Five years after the end of the foreclosure era, next year we will see many of these long-lost properties return home to the owner-occupant marketplace in earnest.
Most are affordable and right-sized for today’s young buyers. Typical single-family rentals are older, smaller and have fewer bedrooms than the average home. They are located largely in suburbs and might be affordable for many buyers who are being priced out of homeownership today.
Over a relatively brief period, the population of single-family rentals soared. Between of 2004 and 2013, the number of single-family detached rentals rose by 35 percent, from 9 million to more than 12 million. That increase is roughly equal to half the number of all homes sold in America in 2016.
With the end of the foreclosure flood, investing in single-family homes has declined dramatically and now has returned to levels closer to 12 years ago. These days, small investors who buy and hold homes to rent them out account for only 3 percent to 4 percent of purchases, a share about double the 2 percent of sales by investors in residential properties in 2004, per the National Association of Realtors’ 2004 Profile of Home Buyers and Sellers.
“There will be a handful of entities that will stay in the single-family rental business for the long-term,” said Daren Blomquist, vice president for data firm RealtyTrac. “They will look to buy portfolios from tired investors.”
As for the vast majority of landlords who own a handful or fewer rentals, changing conditions could motivate so many to sell that they could change the direction of the nation’s housing economy.
Six reasons to sell
Here are six reasons single-family rentals are on the decline and tired investors are ready to sell — and why most of their properties will return to ownership status.
1. Prices are too high to buy but perfect to sell. Prices for single-family rentals have been rising more quickly than the rents, driving down the yields investors receive from their assets.
2. Soaring home prices are motivating smaller investors to sell out and cash out now, while price increases are at their peaks.
A recent survey of 111 experts and housing economists found that more 90 percent expect home value growth to be slower next year, and more than 85 percent of them foresee home value appreciation rates flat or lower compared to 2016 in every year through 2021.
3. Competition for tenants is getting tougher. Projections of household growth suggest that the demographics that fit the profile of single-family renters are not expected to grow faster than all household types over the next twenty years.
Moreover, high levels of multifamily construction are absorbing much of the demand from groups that have traditionally been renters.
4. Upkeep grows more expensive with time. Homeowners are advised to set aside 1 percent to 3 percent of their home’s purchase price each year for home maintenance and repairs.
Though many single-family rentals were remodeled to make them “rent ready,” the passage of time increases the chances owners will get socked with the serious expense of replacing or repairing major systems, like air conditioning, furnace, water heater, main electric box, roof, windows, basement leakage or appliances.
For foreclosures converted into rentals during the peak of the foreclosure floods — 2009 to 2012 — the clock is ticking.
5. Landlording gets old. Professional property management companies cost 10 percent off the top of your rental income and may not always be reliable. Choices are few in many markets.

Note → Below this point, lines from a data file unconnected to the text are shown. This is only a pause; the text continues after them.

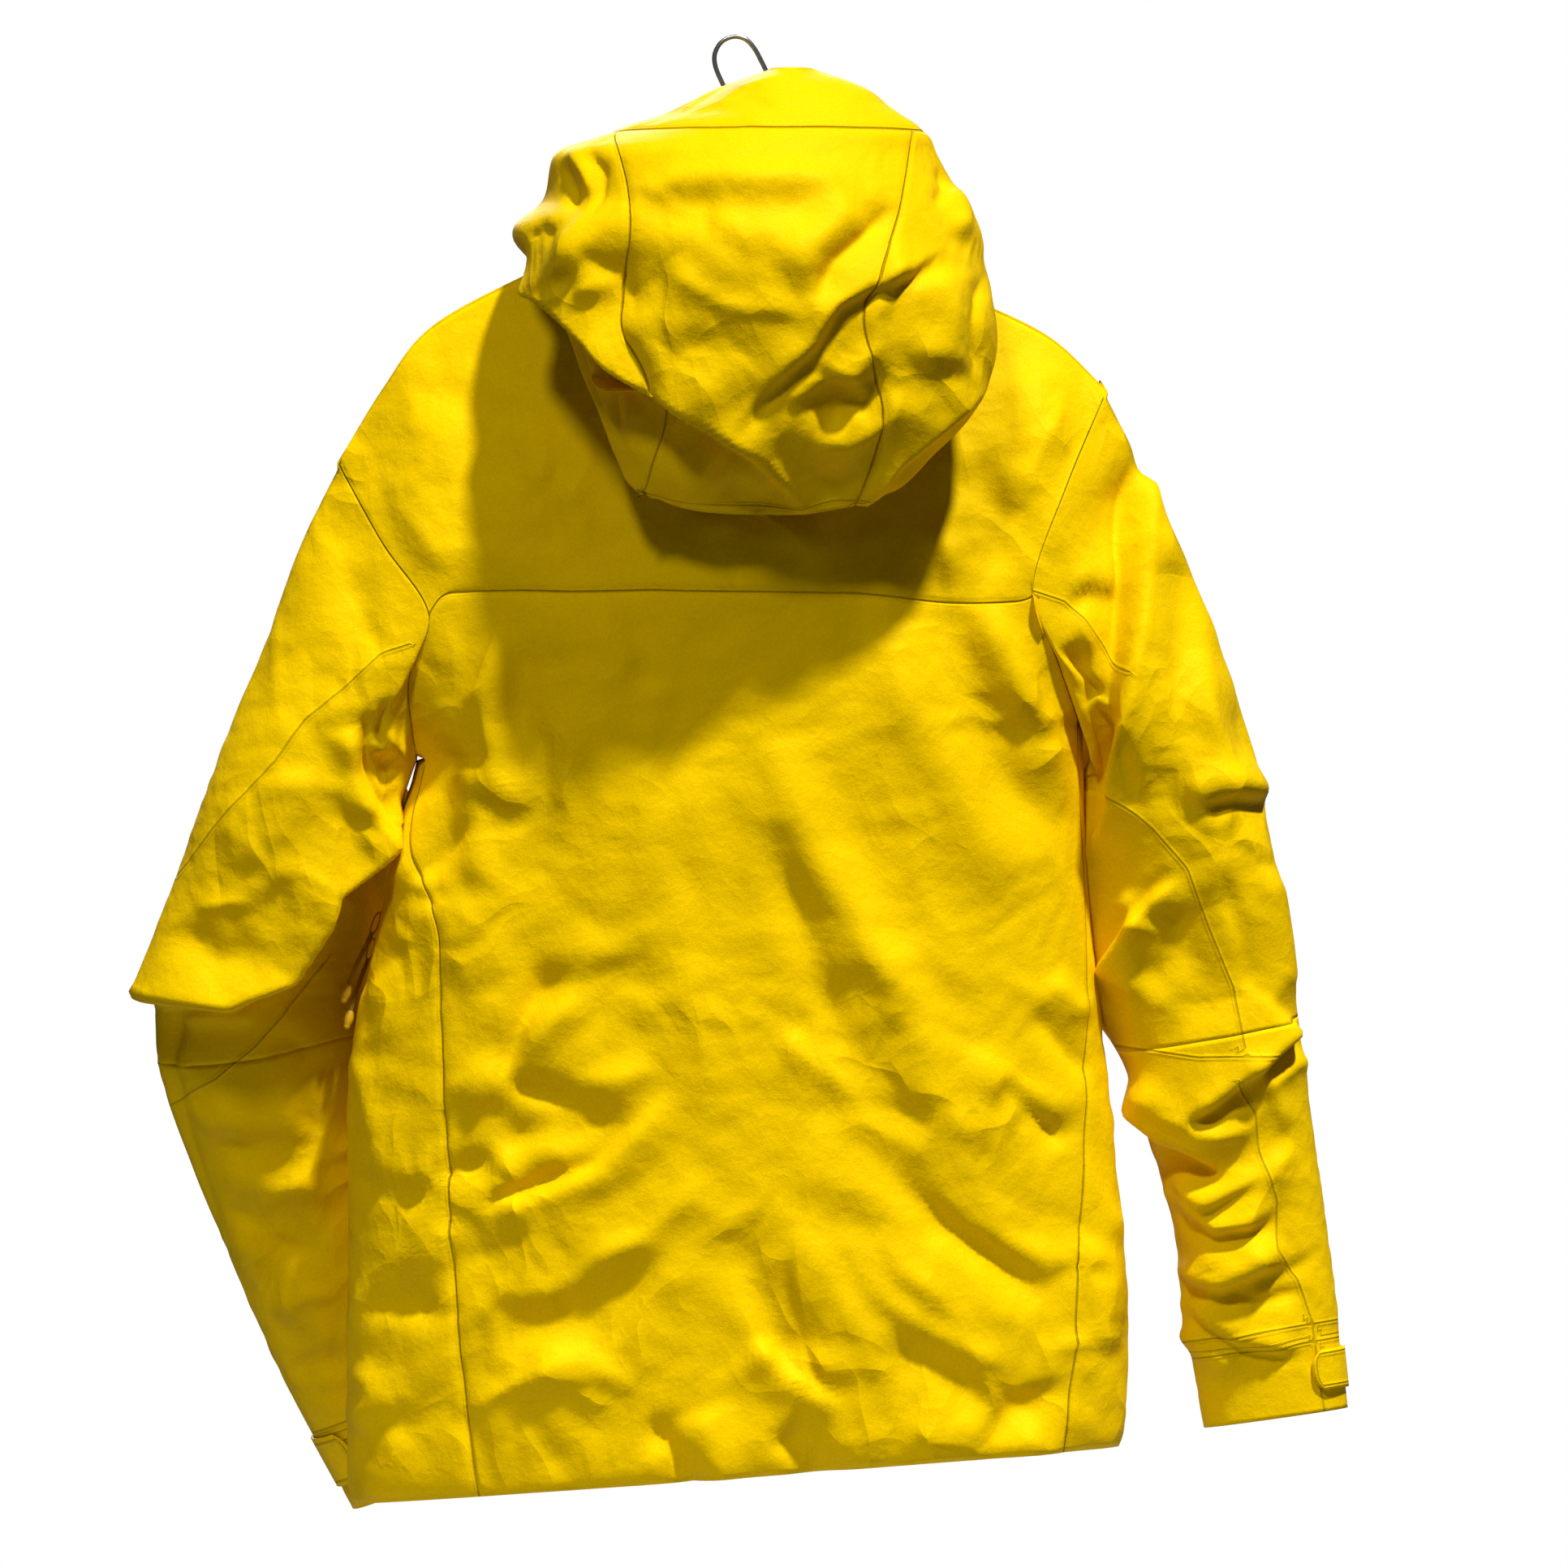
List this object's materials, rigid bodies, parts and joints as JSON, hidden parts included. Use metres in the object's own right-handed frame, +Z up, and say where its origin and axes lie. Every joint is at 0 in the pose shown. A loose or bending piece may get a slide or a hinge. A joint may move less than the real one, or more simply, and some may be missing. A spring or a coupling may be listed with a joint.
{
  "type": "hardshell jacket",
  "caption": "Hooded hardshell jacket with front, underarm and pocket zips, bending sleeves, tabbed cuffs and hem cord locks, on a wire-hook hanger.",
  "frame": {"origin": "point inside the hanger's hook where it bears on a rail", "axes": "+Z up, +Y out of the jacket's front, +X towards the wearer's right hand"},
  "size_m": [0.815, 0.3227, 1.0046],
  "materials": {
    "shell_fabric": "matte plain-weave shell",
    "lining": "matte insulated lining",
    "webbing": "woven tape",
    "zip": "coated coil zip",
    "pull_webbing": "woven cord pull",
    "tab_fabric": "bonded shell fabric",
    "lock_plastic": "moulded",
    "hanger_plastic": "moulded",
    "hook_steel": "polished wire"
  },
  "bodies": {
    "torso": {"back_panel": "shell_fabric", "back_yoke": "shell_fabric", "left_side_panel": "shell_fabric", "right_side_panel": "shell_fabric", "left_front_panel": "shell_fabric", "left_front_lining": "lining", "right_front_panel": "shell_fabric", "right_front_lining": "lining", "back_lining": "lining", "left_collar": "shell_fabric", "right_collar": "shell_fabric", "left_sleeve_shoulder": "shell_fabric", "right_sleeve_shoulder": "shell_fabric", "hood_neck_panel": "shell_fabric", "front_zip_tape_left": "zip", "front_zip_tape_right": "zip", "left_pit_zip_tape": "zip", "left_pocket_zip_tape": "zip", "right_pit_zip_tape": "zip", "right_pocket_zip_tape": "zip", "hem_cord_lock_left": "lock_plastic", "hem_cord_lock_right": "lock_plastic", "hang_loop": "webbing", "neck_label": "webbing", "hanger_bar": "hanger_plastic"},
    "hook": {"hanger_hook": "hook_steel"},
    "hood": {"hood_center_panel": "shell_fabric", "hood_left_panel": "shell_fabric", "hood_right_panel": "shell_fabric", "hood_brim": "shell_fabric", "hood_lining": "lining"},
    "left_upper_sleeve": {"left_sleeve_upper": "shell_fabric", "left_sleeve_elbow": "shell_fabric"},
    "left_forearm": {"left_sleeve_forearm": "shell_fabric", "left_cuff": "shell_fabric"},
    "left_tab": {"left_cuff_tab": "tab_fabric"},
    "left_pit_slider_upper": {"left_pit_zip_slider_upper": "zip"},
    "left_pit_pull_upper": {"left_pit_zip_pull_upper": "pull_webbing"},
    "left_pit_slider_lower": {"left_pit_zip_slider_lower": "zip"},
    "left_pit_pull_lower": {"left_pit_zip_pull_lower": "pull_webbing"},
    "left_pocket_slider": {"left_pocket_zip_slider": "zip"},
    "left_pocket_pull": {"left_pocket_zip_pull": "pull_webbing"},
    "left_hem_button": {"hem_cord_button_left": "lock_plastic"},
    "right_upper_sleeve": {"right_sleeve_upper": "shell_fabric", "right_sleeve_elbow": "shell_fabric"},
    "right_forearm": {"right_sleeve_forearm": "shell_fabric", "right_cuff": "shell_fabric"},
    "right_tab": {"right_cuff_tab": "tab_fabric"},
    "right_pit_slider_upper": {"right_pit_zip_slider_upper": "zip"},
    "right_pit_pull_upper": {"right_pit_zip_pull_upper": "pull_webbing"},
    "right_pit_slider_lower": {"right_pit_zip_slider_lower": "zip"},
    "right_pit_pull_lower": {"right_pit_zip_pull_lower": "pull_webbing"},
    "right_pocket_slider": {"right_pocket_zip_slider": "zip"},
    "right_pocket_pull": {"right_pocket_zip_pull": "pull_webbing"},
    "right_hem_button": {"hem_cord_button_right": "lock_plastic"},
    "front_slider": {"front_zip_slider": "zip"},
    "front_pull": {"front_zip_pull": "pull_webbing"}
  },
  "joints": [
    {"name": "hook_swivel", "type": "hinge", "parent": "torso", "child": "hook", "pos_m": [0, 0, 0], "axis": [0, 0, 1], "continuous": true},
    {"name": "hood_lift", "type": "hinge", "parent": "torso", "child": "hood", "pos_m": [0, -0.052, -0.115], "axis": [-1, 0, 0], "range_deg": [0, 5], "deforming": ["hood_neck_panel"]},
    {"name": "left_shoulder_swing", "type": "hinge", "parent": "torso", "child": "left_upper_sleeve", "pos_m": [-0.25, 0, -0.335], "axis": [0, 1, 0], "range_deg": [0, 35], "deforming": ["left_sleeve_shoulder"]},
    {"name": "left_elbow_bend", "type": "hinge", "parent": "left_upper_sleeve", "child": "left_forearm", "pos_m": [-0.32878, 0.03748, -0.70845], "axis": [1, 0, 0], "range_deg": [0, 55], "deforming": ["left_sleeve_elbow"]},
    {"name": "left_cuff_tab_peel", "type": "hinge", "parent": "left_forearm", "child": "left_tab", "pos_m": [-0.26139, 0.0785, -0.96381], "axis": [-0.4103, -0.1109, 0.9052], "range_deg": [0, 60]},
    {"name": "right_shoulder_swing", "type": "hinge", "parent": "torso", "child": "right_upper_sleeve", "pos_m": [0.248, 0, -0.305], "axis": [0, -1, 0], "range_deg": [0, 35], "deforming": ["right_sleeve_shoulder"]},
    {"name": "right_elbow_bend", "type": "hinge", "parent": "right_upper_sleeve", "child": "right_forearm", "pos_m": [0.32529, 0.02054, -0.69112], "axis": [1, 0, 0], "range_deg": [0, 55], "deforming": ["right_sleeve_elbow"]},
    {"name": "right_cuff_tab_peel", "type": "hinge", "parent": "right_forearm", "child": "right_tab", "pos_m": [0.39097, -0.00332, -0.90506], "axis": [0.1403, -0.003, -0.9901], "range_deg": [0, 60]},
    {"name": "front_zip", "type": "slide", "parent": "torso", "child": "front_slider", "axis": [0, 0.045, -0.999], "range_m": [0, 0.69]},
    {"name": "front_pull_flip", "type": "hinge", "parent": "front_slider", "child": "front_pull", "pos_m": [0, 0.06731, -0.15258], "axis": [1, 0, 0], "range_deg": [0, 150]},
    {"name": "left_pit_zip_upper", "type": "slide", "parent": "torso", "child": "left_pit_slider_upper", "axis": [0.2239, -0.0134, 0.9745], "range_m": [0, 0.055]},
    {"name": "left_pit_pull_upper_flip", "type": "hinge", "parent": "left_pit_slider_upper", "child": "left_pit_pull_upper", "pos_m": [-0.24143, 0.02502, -0.59395], "axis": [0.5649, 0.8166, -0.1185], "range_deg": [0, 45]},
    {"name": "left_pit_zip_lower", "type": "slide", "parent": "torso", "child": "left_pit_slider_lower", "axis": [0.2239, -0.0134, 0.9745], "range_m": [0, 0.0028]},
    {"name": "left_pit_pull_lower_flip", "type": "hinge", "parent": "left_pit_slider_lower", "child": "left_pit_pull_lower", "pos_m": [-0.24541, 0.02521, -0.61162], "axis": [0.5649, 0.8166, -0.1185], "range_deg": [0, 45]},
    {"name": "left_pocket_zip", "type": "slide", "parent": "torso", "child": "left_pocket_slider", "axis": [-0.1269, 0.0122, -0.9918], "range_m": [0, 0.13]},
    {"name": "left_pocket_pull_flip", "type": "hinge", "parent": "left_pocket_slider", "child": "left_pocket_pull", "pos_m": [-0.15132, 0.08021, -0.6988], "axis": [0.9622, 0.2443, -0.1201], "range_deg": [0, 120]},
    {"name": "left_hem_button_press", "type": "slide", "parent": "torso", "child": "left_hem_button", "axis": [0, 0, -1], "range_m": [0, 0.003], "stiffness_N_per_m": 250, "springref_m": -0.002},
    {"name": "right_pit_zip_upper", "type": "slide", "parent": "torso", "child": "right_pit_slider_upper", "axis": [-0.0485, -0.0142, 0.9987], "range_m": [0, 0.055]},
    {"name": "right_pit_pull_upper_flip", "type": "hinge", "parent": "right_pit_slider_upper", "child": "right_pit_pull_upper", "pos_m": [0.23936, 0.02514, -0.56835], "axis": [0.5895, -0.8076, 0.0171], "range_deg": [0, 30]},
    {"name": "right_pit_zip_lower", "type": "slide", "parent": "torso", "child": "right_pit_slider_lower", "axis": [-0.0485, -0.0142, 0.9987], "range_m": [0, 0.0028]},
    {"name": "right_pit_pull_lower_flip", "type": "hinge", "parent": "right_pit_slider_lower", "child": "right_pit_pull_lower", "pos_m": [0.24012, 0.02533, -0.58558], "axis": [0.5895, -0.8076, 0.0171], "range_deg": [0, 30]},
    {"name": "right_pocket_zip", "type": "slide", "parent": "torso", "child": "right_pocket_slider", "axis": [0.2115, 0.0022, -0.9774], "range_m": [0, 0.13]},
    {"name": "right_pocket_pull_flip", "type": "hinge", "parent": "right_pocket_slider", "child": "right_pocket_pull", "pos_m": [0.13837, 0.08021, -0.68069], "axis": [0.9487, -0.2407, 0.2048], "range_deg": [0, 120]},
    {"name": "right_hem_button_press", "type": "slide", "parent": "torso", "child": "right_hem_button", "axis": [0, 0, -1], "range_m": [0, 0.003], "stiffness_N_per_m": 250, "springref_m": -0.002}
  ]
}
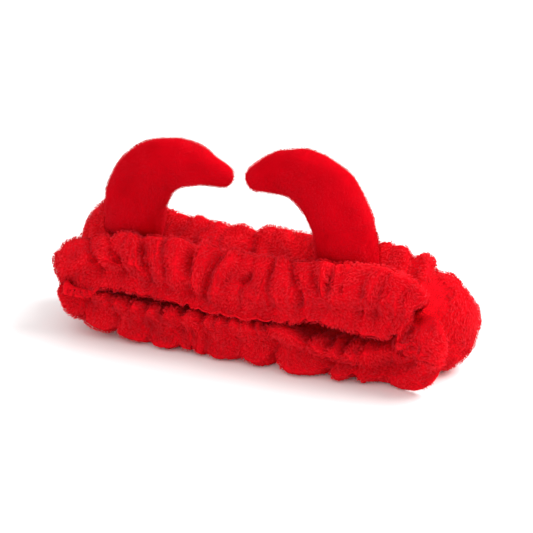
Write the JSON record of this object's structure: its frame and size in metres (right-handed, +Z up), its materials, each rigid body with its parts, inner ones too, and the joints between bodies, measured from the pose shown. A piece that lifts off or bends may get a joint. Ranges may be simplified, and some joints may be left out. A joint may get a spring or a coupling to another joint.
{
  "type": "plush spa headband with horns",
  "caption": "Gathered plush elastic headband, lying flat as a closed loop, with curved stuffed horns sewn on top.",
  "frame": {"origin": "middle of the whole thing seen from above, on the surface it lies on", "axes": "+X along the flattened loop, towards the end under the taller horn, +Y from the front edge to the back edge (the way the head goes through), +Z up"},
  "size_m": [0.2518, 0.0662, 0.1206],
  "materials": {
    "plush": "long soft pile",
    "velour": "short brushed pile"
  },
  "bodies": {
    "root": {"band": "plush", "horn_left": "velour", "horn_right": "velour"}
  },
  "joints": []
}
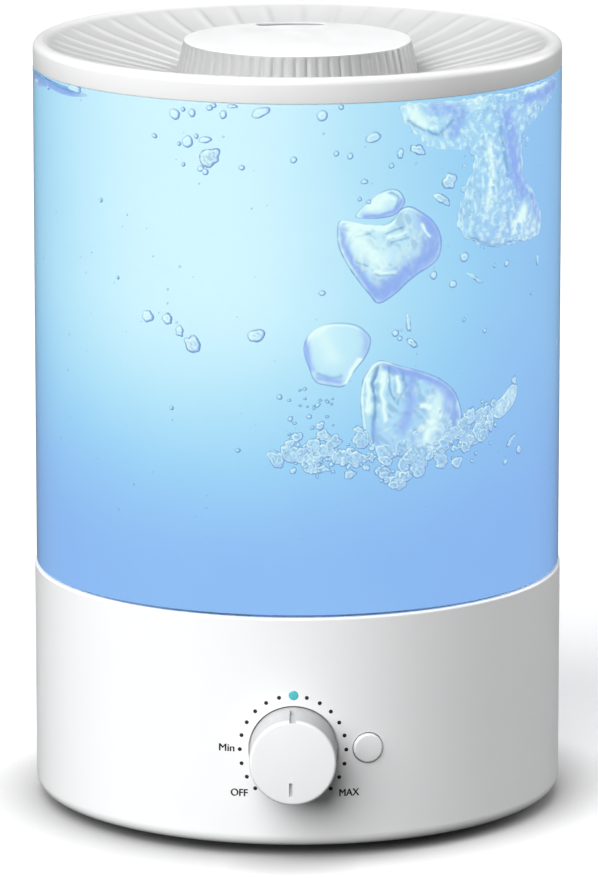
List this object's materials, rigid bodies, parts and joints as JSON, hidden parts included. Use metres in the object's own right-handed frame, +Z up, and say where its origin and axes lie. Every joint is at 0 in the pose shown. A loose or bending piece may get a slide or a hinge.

Doing it yourself gets old when you have to answer calls at midnight or holidays, forgo vacations, fight with irresponsible tenants or watch your annual rental profits evaporate when your property goes vacant for a month or more.
Just the “friction cost” of fixing up the house after a tenant departs and then leasing the house again after a sale can equal 8.0 percent to 12.0 percent of the cost of the properties.
6. Securities are beating real estate these days. When Great Recession torched 401(k)s, the double income from single-family rentals — rents and appreciation — looked like a no-lose strategy for a secure retirement.
Nowadays, the securities markets are doing just fine. Moreover, securities are so much more liquid than real estate that investors can adjust their portfolios with a couple of clicks of a mouse.
Residential real estate investing has always had fans and always will. Many investors feel more secure in real estate because they understand their local real estate values and can anticipate changes due to local economic conditions.
Landlording appeals to many folks who are handy and live near their properties. Those owners can manage their rentals profitably if they have the time.
A year ago I argued that single-family rentals would hold their own for the near future.
So far, I have been right — but I am changing my mind because both rents and purchase prices are flattening.
The greatest apartment construction boom in decades is weakening rents, especially for single family rentals in vulnerable markets. At the same time, home price appreciation, bolstered by short supplies, is also forecast to slow down next year.
Should landlords read the same tea leaves that I do and sell, prices will soften even more, and sales will benefit — especially sales to first-time buyers and those in moderate price tiers.